What follows is a listing; give it again exactly, in its entirety.

* Start Dataset section *

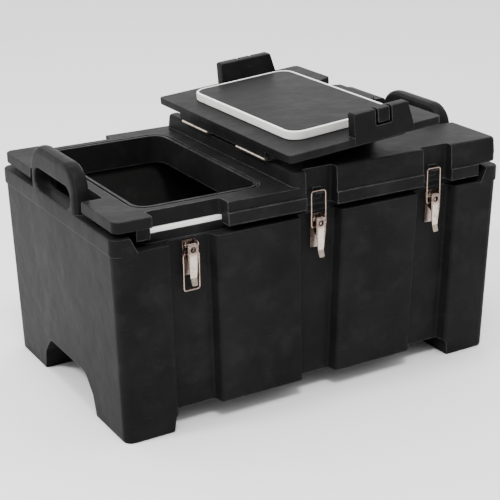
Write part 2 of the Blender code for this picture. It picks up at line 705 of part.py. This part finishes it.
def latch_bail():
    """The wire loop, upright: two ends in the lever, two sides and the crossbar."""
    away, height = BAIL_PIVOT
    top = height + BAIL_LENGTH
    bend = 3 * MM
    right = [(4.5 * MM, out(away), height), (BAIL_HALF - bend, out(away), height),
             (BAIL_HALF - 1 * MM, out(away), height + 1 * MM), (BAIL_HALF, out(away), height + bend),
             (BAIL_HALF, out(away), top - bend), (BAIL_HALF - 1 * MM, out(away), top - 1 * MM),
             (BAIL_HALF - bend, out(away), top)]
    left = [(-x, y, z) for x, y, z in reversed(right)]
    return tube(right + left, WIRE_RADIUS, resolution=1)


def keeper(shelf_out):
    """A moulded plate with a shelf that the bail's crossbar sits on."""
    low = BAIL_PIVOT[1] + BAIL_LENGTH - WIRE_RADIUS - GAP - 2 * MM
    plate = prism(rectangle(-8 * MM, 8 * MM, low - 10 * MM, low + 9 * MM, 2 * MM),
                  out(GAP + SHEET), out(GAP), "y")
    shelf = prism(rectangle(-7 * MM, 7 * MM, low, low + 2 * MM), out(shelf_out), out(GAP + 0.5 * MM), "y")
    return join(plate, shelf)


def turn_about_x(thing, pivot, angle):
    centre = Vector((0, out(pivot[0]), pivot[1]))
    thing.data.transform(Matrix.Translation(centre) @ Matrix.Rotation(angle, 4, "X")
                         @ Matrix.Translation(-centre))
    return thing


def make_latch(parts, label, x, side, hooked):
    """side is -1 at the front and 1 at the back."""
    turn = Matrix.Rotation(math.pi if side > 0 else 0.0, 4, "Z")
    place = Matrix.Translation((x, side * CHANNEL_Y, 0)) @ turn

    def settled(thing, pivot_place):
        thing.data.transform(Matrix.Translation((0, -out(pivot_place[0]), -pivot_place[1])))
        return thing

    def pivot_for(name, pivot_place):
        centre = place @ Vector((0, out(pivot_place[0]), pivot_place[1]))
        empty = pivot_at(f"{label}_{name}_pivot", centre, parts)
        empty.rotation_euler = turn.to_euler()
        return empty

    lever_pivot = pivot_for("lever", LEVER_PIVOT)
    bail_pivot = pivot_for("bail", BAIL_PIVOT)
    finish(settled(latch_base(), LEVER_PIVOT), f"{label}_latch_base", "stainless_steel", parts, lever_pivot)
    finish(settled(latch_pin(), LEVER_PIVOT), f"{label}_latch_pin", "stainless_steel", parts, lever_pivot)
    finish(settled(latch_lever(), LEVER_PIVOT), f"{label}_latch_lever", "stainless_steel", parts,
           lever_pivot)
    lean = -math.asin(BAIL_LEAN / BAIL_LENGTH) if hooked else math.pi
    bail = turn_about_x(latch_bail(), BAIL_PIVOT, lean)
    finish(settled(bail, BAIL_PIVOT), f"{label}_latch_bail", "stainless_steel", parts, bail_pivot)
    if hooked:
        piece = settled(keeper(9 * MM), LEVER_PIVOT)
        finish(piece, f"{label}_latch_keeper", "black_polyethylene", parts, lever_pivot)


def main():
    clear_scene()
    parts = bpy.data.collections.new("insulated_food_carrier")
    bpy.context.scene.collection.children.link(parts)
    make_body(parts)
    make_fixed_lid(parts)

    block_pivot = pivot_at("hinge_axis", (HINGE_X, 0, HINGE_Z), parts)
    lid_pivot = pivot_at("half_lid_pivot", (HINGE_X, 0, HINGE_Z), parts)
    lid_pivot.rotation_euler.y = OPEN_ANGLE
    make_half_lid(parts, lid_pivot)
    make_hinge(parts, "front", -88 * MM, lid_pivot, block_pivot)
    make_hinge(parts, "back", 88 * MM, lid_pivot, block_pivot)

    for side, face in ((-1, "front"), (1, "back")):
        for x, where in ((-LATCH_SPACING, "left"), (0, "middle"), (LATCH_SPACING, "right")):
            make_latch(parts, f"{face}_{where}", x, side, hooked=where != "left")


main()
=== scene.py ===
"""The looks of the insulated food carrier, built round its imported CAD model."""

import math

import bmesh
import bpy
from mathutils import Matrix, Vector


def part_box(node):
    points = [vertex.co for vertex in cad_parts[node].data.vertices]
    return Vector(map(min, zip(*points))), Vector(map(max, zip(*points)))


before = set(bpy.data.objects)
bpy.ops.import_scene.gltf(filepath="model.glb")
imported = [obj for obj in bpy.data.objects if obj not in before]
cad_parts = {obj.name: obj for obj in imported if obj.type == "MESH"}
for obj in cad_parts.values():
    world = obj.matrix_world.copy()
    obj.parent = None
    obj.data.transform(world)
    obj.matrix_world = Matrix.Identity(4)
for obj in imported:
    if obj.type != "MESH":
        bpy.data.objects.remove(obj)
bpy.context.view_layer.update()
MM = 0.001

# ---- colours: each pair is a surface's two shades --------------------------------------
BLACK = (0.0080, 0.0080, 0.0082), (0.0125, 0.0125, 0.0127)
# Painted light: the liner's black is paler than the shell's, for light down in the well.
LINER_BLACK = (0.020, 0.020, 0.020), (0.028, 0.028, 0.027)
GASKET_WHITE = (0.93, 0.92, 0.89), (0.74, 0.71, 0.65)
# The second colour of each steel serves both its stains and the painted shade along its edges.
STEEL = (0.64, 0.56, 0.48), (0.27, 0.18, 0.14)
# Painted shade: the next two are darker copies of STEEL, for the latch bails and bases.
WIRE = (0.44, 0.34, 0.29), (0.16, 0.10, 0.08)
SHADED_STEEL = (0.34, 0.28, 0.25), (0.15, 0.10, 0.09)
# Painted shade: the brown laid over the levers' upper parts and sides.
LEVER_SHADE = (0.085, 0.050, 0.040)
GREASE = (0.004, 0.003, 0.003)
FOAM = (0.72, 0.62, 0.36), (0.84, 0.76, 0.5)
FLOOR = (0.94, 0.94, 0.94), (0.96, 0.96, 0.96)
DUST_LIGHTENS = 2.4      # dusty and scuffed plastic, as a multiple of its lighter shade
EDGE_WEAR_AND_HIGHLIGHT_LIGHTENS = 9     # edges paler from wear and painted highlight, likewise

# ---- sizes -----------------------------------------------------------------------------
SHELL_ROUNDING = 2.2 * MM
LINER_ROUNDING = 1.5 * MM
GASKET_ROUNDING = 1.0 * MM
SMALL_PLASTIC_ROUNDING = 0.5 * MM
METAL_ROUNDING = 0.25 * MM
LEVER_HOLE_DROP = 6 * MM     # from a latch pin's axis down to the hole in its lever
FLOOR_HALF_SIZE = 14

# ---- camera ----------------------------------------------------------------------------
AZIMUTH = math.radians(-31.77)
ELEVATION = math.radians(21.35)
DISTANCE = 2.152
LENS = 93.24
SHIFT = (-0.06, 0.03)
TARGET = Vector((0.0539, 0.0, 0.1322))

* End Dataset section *

Right answer
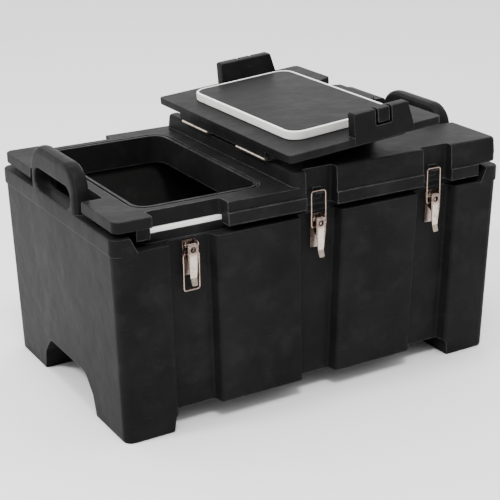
Write part 2 of the Blender code for this picture. It picks up at line 705 of part.py. This part finishes it.
def latch_bail():
    """The wire loop, upright: two ends in the lever, two sides and the crossbar."""
    away, height = BAIL_PIVOT
    top = height + BAIL_LENGTH
    bend = 3 * MM
    right = [(4.5 * MM, out(away), height), (BAIL_HALF - bend, out(away), height),
             (BAIL_HALF - 1 * MM, out(away), height + 1 * MM), (BAIL_HALF, out(away), height + bend),
             (BAIL_HALF, out(away), top - bend), (BAIL_HALF - 1 * MM, out(away), top - 1 * MM),
             (BAIL_HALF - bend, out(away), top)]
    left = [(-x, y, z) for x, y, z in reversed(right)]
    return tube(right + left, WIRE_RADIUS, resolution=1)


def keeper(shelf_out):
    """A moulded plate with a shelf that the bail's crossbar sits on."""
    low = BAIL_PIVOT[1] + BAIL_LENGTH - WIRE_RADIUS - GAP - 2 * MM
    plate = prism(rectangle(-8 * MM, 8 * MM, low - 10 * MM, low + 9 * MM, 2 * MM),
                  out(GAP + SHEET), out(GAP), "y")
    shelf = prism(rectangle(-7 * MM, 7 * MM, low, low + 2 * MM), out(shelf_out), out(GAP + 0.5 * MM), "y")
    return join(plate, shelf)


def turn_about_x(thing, pivot, angle):
    centre = Vector((0, out(pivot[0]), pivot[1]))
    thing.data.transform(Matrix.Translation(centre) @ Matrix.Rotation(angle, 4, "X")
                         @ Matrix.Translation(-centre))
    return thing


def make_latch(parts, label, x, side, hooked):
    """side is -1 at the front and 1 at the back."""
    turn = Matrix.Rotation(math.pi if side > 0 else 0.0, 4, "Z")
    place = Matrix.Translation((x, side * CHANNEL_Y, 0)) @ turn

    def settled(thing, pivot_place):
        thing.data.transform(Matrix.Translation((0, -out(pivot_place[0]), -pivot_place[1])))
        return thing

    def pivot_for(name, pivot_place):
        centre = place @ Vector((0, out(pivot_place[0]), pivot_place[1]))
        empty = pivot_at(f"{label}_{name}_pivot", centre, parts)
        empty.rotation_euler = turn.to_euler()
        return empty

    lever_pivot = pivot_for("lever", LEVER_PIVOT)
    bail_pivot = pivot_for("bail", BAIL_PIVOT)
    finish(settled(latch_base(), LEVER_PIVOT), f"{label}_latch_base", "stainless_steel", parts, lever_pivot)
    finish(settled(latch_pin(), LEVER_PIVOT), f"{label}_latch_pin", "stainless_steel", parts, lever_pivot)
    finish(settled(latch_lever(), LEVER_PIVOT), f"{label}_latch_lever", "stainless_steel", parts,
           lever_pivot)
    lean = -math.asin(BAIL_LEAN / BAIL_LENGTH) if hooked else math.pi
    bail = turn_about_x(latch_bail(), BAIL_PIVOT, lean)
    finish(settled(bail, BAIL_PIVOT), f"{label}_latch_bail", "stainless_steel", parts, bail_pivot)
    if hooked:
        piece = settled(keeper(9 * MM), LEVER_PIVOT)
        finish(piece, f"{label}_latch_keeper", "black_polyethylene", parts, lever_pivot)


def main():
    clear_scene()
    parts = bpy.data.collections.new("insulated_food_carrier")
    bpy.context.scene.collection.children.link(parts)
    make_body(parts)
    make_fixed_lid(parts)

    block_pivot = pivot_at("hinge_axis", (HINGE_X, 0, HINGE_Z), parts)
    lid_pivot = pivot_at("half_lid_pivot", (HINGE_X, 0, HINGE_Z), parts)
    lid_pivot.rotation_euler.y = OPEN_ANGLE
    make_half_lid(parts, lid_pivot)
    make_hinge(parts, "front", -88 * MM, lid_pivot, block_pivot)
    make_hinge(parts, "back", 88 * MM, lid_pivot, block_pivot)

    for side, face in ((-1, "front"), (1, "back")):
        for x, where in ((-LATCH_SPACING, "left"), (0, "middle"), (LATCH_SPACING, "right")):
            make_latch(parts, f"{face}_{where}", x, side, hooked=where != "left")


main()
=== scene.py ===
"""The looks of the insulated food carrier, built round its imported CAD model."""

import math

import bmesh
import bpy
from mathutils import Matrix, Vector


def part_box(node):
    points = [vertex.co for vertex in cad_parts[node].data.vertices]
    return Vector(map(min, zip(*points))), Vector(map(max, zip(*points)))


before = set(bpy.data.objects)
bpy.ops.import_scene.gltf(filepath="model.glb")
imported = [obj for obj in bpy.data.objects if obj not in before]
cad_parts = {obj.name: obj for obj in imported if obj.type == "MESH"}
for obj in cad_parts.values():
    world = obj.matrix_world.copy()
    obj.parent = None
    obj.data.transform(world)
    obj.matrix_world = Matrix.Identity(4)
for obj in imported:
    if obj.type != "MESH":
        bpy.data.objects.remove(obj)
bpy.context.view_layer.update()
MM = 0.001

# ---- colours: each pair is a surface's two shades --------------------------------------
BLACK = (0.0080, 0.0080, 0.0082), (0.0125, 0.0125, 0.0127)
# Painted light: the liner's black is paler than the shell's, for light down in the well.
LINER_BLACK = (0.020, 0.020, 0.020), (0.028, 0.028, 0.027)
GASKET_WHITE = (0.93, 0.92, 0.89), (0.74, 0.71, 0.65)
# The second colour of each steel serves both its stains and the painted shade along its edges.
STEEL = (0.64, 0.56, 0.48), (0.27, 0.18, 0.14)
# Painted shade: the next two are darker copies of STEEL, for the latch bails and bases.
WIRE = (0.44, 0.34, 0.29), (0.16, 0.10, 0.08)
SHADED_STEEL = (0.34, 0.28, 0.25), (0.15, 0.10, 0.09)
# Painted shade: the brown laid over the levers' upper parts and sides.
LEVER_SHADE = (0.085, 0.050, 0.040)
GREASE = (0.004, 0.003, 0.003)
FOAM = (0.72, 0.62, 0.36), (0.84, 0.76, 0.5)
FLOOR = (0.94, 0.94, 0.94), (0.96, 0.96, 0.96)
DUST_LIGHTENS = 2.4      # dusty and scuffed plastic, as a multiple of its lighter shade
EDGE_WEAR_AND_HIGHLIGHT_LIGHTENS = 9     # edges paler from wear and painted highlight, likewise

# ---- sizes -----------------------------------------------------------------------------
SHELL_ROUNDING = 2.2 * MM
LINER_ROUNDING = 1.5 * MM
GASKET_ROUNDING = 1.0 * MM
SMALL_PLASTIC_ROUNDING = 0.5 * MM
METAL_ROUNDING = 0.25 * MM
LEVER_HOLE_DROP = 6 * MM     # from a latch pin's axis down to the hole in its lever
FLOOR_HALF_SIZE = 14

# ---- camera ----------------------------------------------------------------------------
AZIMUTH = math.radians(-31.77)
ELEVATION = math.radians(21.35)
DISTANCE = 2.152
LENS = 93.24
SHIFT = (-0.06, 0.03)
TARGET = Vector((0.0539, 0.0, 0.1322))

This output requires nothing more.